Personally, I don’t have a problem with the NPS earning some advertising dollars from beer makers. I’d have a problem with the agency partnering with a tobacco business but not so much with a beer company. The NPS needs money badly to keep open and maintain national properties – this gives it some of the capital to do so. I just wish the NPS was partnering with a better beer maker, like Sierra Nevada or another, similarly outdoorsy brand. It seems to me that the only reason Budweiser wants to partner with NPS is to legally use the image of the Statue of Liberty on its beer cans. That seems far less promotional for our beautiful national parks and far more patronizing towards diehard nationalists.
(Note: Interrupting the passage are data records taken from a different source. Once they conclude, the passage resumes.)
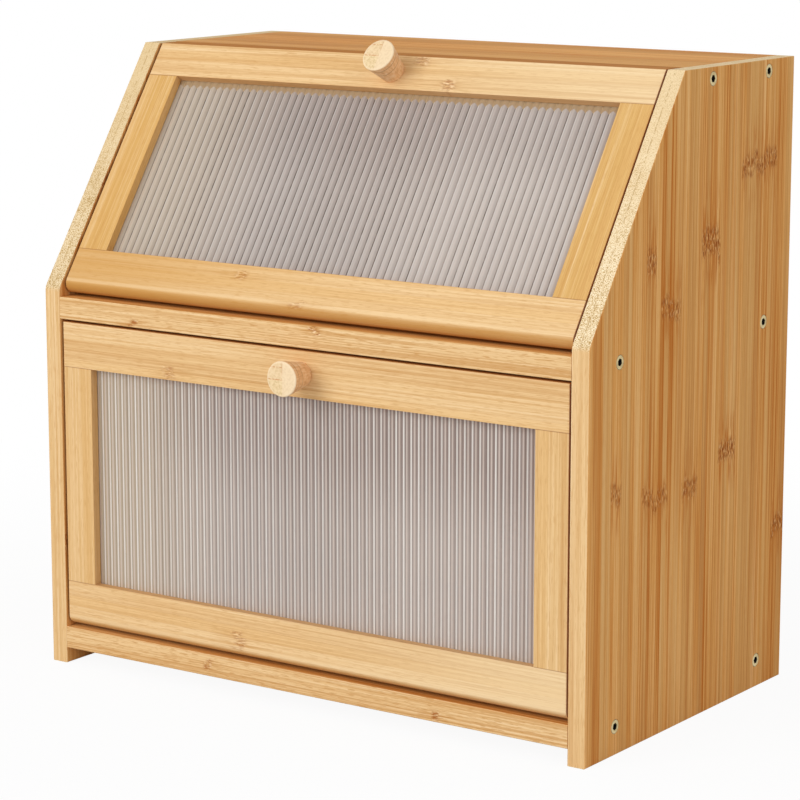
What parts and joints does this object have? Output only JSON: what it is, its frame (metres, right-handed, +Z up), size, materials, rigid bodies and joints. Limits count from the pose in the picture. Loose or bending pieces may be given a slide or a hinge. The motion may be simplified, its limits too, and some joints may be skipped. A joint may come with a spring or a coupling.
{
  "type": "bread box",
  "caption": "Two-tier bamboo bread box: slanted upper front, two framed doors with clear fluted panes that fall forward on foot hinges, turned knobs.",
  "frame": {"origin": "on the table, under the middle of the whole box from the lower knob's face to the back edges of the side panels", "axes": "+X to the right seen from the front, +Y to the back, +Z up; the doors face -Y"},
  "size_m": [0.4, 0.255, 0.4002],
  "materials": {
    "side_bamboo": "satin lacquered vertical-laminated bamboo",
    "board_bamboo": "satin lacquered bamboo",
    "back_bamboo": "lacquered bamboo ply",
    "door_bamboo": "satin lacquered bamboo",
    "knob_bamboo": "satin turned bamboo",
    "fluted_pane": "clear fluted acrylic",
    "case_screw_steel": "zinc-plated steel",
    "small_screw_steel": "zinc-plated steel",
    "pin_steel": "ground steel",
    "magnet": "nickel-plated magnet"
  },
  "bodies": {
    "case": {"left_side_panel": "side_bamboo", "right_side_panel": "side_bamboo", "top_panel": "board_bamboo", "middle_shelf": "board_bamboo", "base_board": "board_bamboo", "back_panel": "back_bamboo", "back_screws": "small_screw_steel", "left_case_screws": "case_screw_steel", "right_case_screws": "case_screw_steel", "stop_strip": "board_bamboo", "lower_magnets": "magnet", "upper_magnets": "magnet", "lower_hinge_pins": "pin_steel", "upper_hinge_pins": "pin_steel"},
    "lower_door": {"lower_door_foot_rail": "door_bamboo", "lower_door_top_rail": "door_bamboo", "lower_door_left_stile": "door_bamboo", "lower_door_right_stile": "door_bamboo", "lower_door_pane": "fluted_pane", "lower_door_knob": "knob_bamboo", "lower_door_knob_screw": "small_screw_steel", "lower_door_strike_plates": "pin_steel"},
    "upper_door": {"upper_door_foot_rail": "door_bamboo", "upper_door_top_rail": "door_bamboo", "upper_door_left_stile": "door_bamboo", "upper_door_right_stile": "door_bamboo", "upper_door_pane": "fluted_pane", "upper_door_knob": "knob_bamboo", "upper_door_knob_screw": "small_screw_steel", "upper_door_strike_plates": "pin_steel"}
  },
  "joints": [
    {"name": "lower_door_hinge", "type": "hinge", "parent": "case", "child": "lower_door", "pos_m": [0, -0.1015, 0.032], "axis": [1, 0, 0], "range_deg": [0, 91.5]},
    {"name": "upper_door_hinge", "type": "hinge", "parent": "case", "child": "upper_door", "pos_m": [0, -0.09825, 0.2455], "axis": [1, 0, 0], "range_deg": [0, 132]}
  ]
}
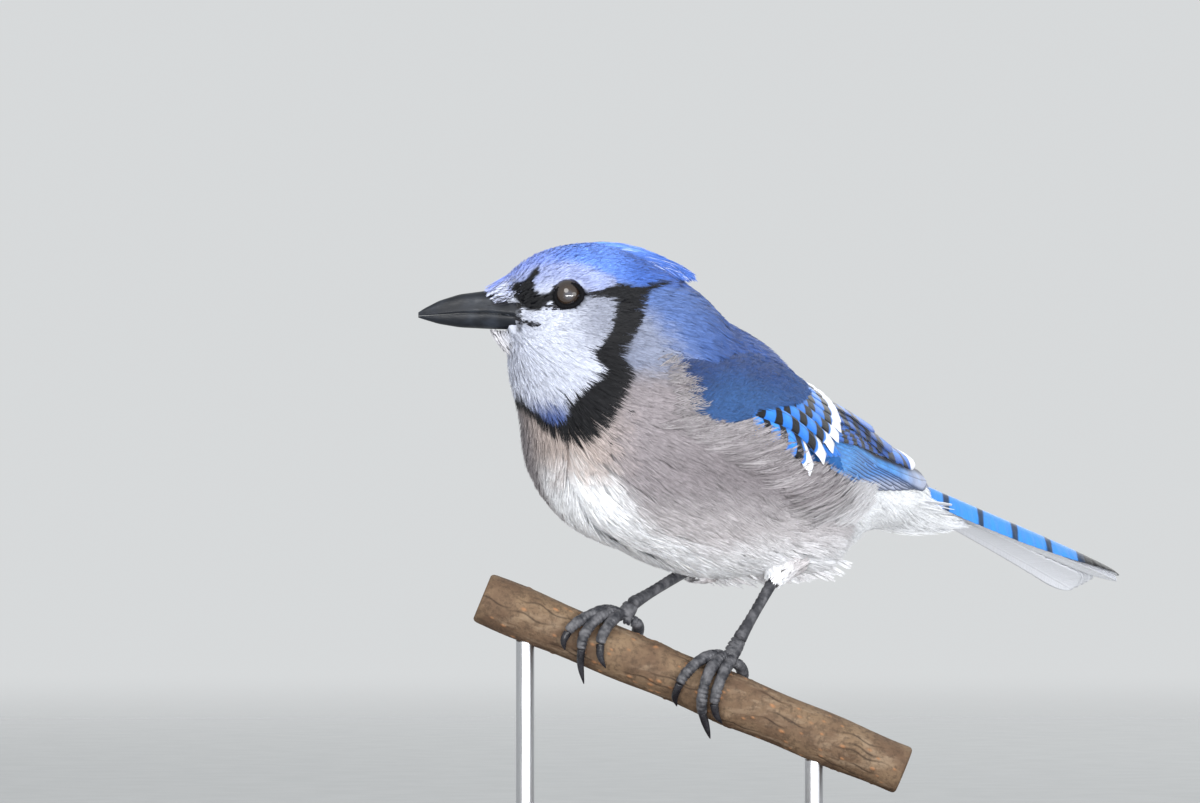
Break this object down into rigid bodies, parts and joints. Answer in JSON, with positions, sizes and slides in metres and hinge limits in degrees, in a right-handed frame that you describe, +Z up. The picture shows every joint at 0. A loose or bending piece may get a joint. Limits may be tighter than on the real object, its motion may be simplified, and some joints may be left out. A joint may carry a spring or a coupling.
{
  "type": "blue jay model",
  "caption": "Life-size still model of a perched blue jay with raised crest, folded barred wings and tail, gripping a cut length of branch held by a flat wooden base and short rods.",
  "frame": {"origin": "middle of the underside of the stand's flat base, on the floor", "axes": "+Z up; +X is the picture's right, so the bird's bill points along -X; +Y goes away from the picture's camera, so -Y faces it"},
  "size_m": [0.1895, 0.1971, 0.1648],
  "materials": {
    "head_feathers": "matt, overlapping crown and cheek feathers",
    "back_feathers": "matt, small overlapping feathers",
    "breast_feathers": "matt, soft hair-like feathers",
    "wing_feathers": "satin vanes with a slight sheen",
    "tail_feathers": "satin vanes with a slight sheen",
    "belly_feathers": "matt, fluffy down",
    "bill": "smooth horn with a soft sheen",
    "eye": "wet gloss",
    "leg_scales": "satin scutes",
    "claw": "smooth horn",
    "bark": "dry smooth bark with raised scars",
    "stand_wood": "oiled satin",
    "stand_metal": "brushed"
  },
  "bodies": {
    "root": {"neck": "back_feathers", "torso": "breast_feathers", "wing_left": "wing_feathers", "wing_right": "wing_feathers", "tail": "tail_feathers", "head": "head_feathers", "eye_left": "eye", "eye_right": "eye", "bill_upper": "bill", "bill_lower": "bill", "perch": "bark", "thigh_left": "belly_feathers", "tarsus_left": "leg_scales", "foot_left": "leg_scales", "claw_left_1": "claw", "claw_left_2": "claw", "claw_left_3": "claw", "claw_left_4": "claw", "thigh_right": "belly_feathers", "tarsus_right": "leg_scales", "foot_right": "leg_scales", "claw_right_1": "claw", "claw_right_2": "claw", "claw_right_3": "claw", "claw_right_4": "claw", "stand_base": "stand_wood", "stand_rod_1": "stand_metal", "stand_rod_2": "stand_metal"}
  },
  "joints": []
}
What’s Your National Park?

Recently the National Park Service rolled out with a neat and informative campaign called Find Your Park, which focuses on redefining the traditional definition of “national park”. I agree with the campaign purpose and its aim to reduce typical stereotypes of what qualifies as a national park. I do it too. National recreation areas include much more than just the big parks. For instance, check out this list of national recreation sites and trails in Washington alone. It includes way more properties than the three big parks (Mount Rainier, Olympic, and North Cascades) that immediately come to my mind. Based on just this list, I have a lot more exploring to do in the state. The NPS campaign is expected to last until the organization’s Centennial in 2016. Lastly, the NPS campaign nicely incorporates social media – and who doesn’t love that :).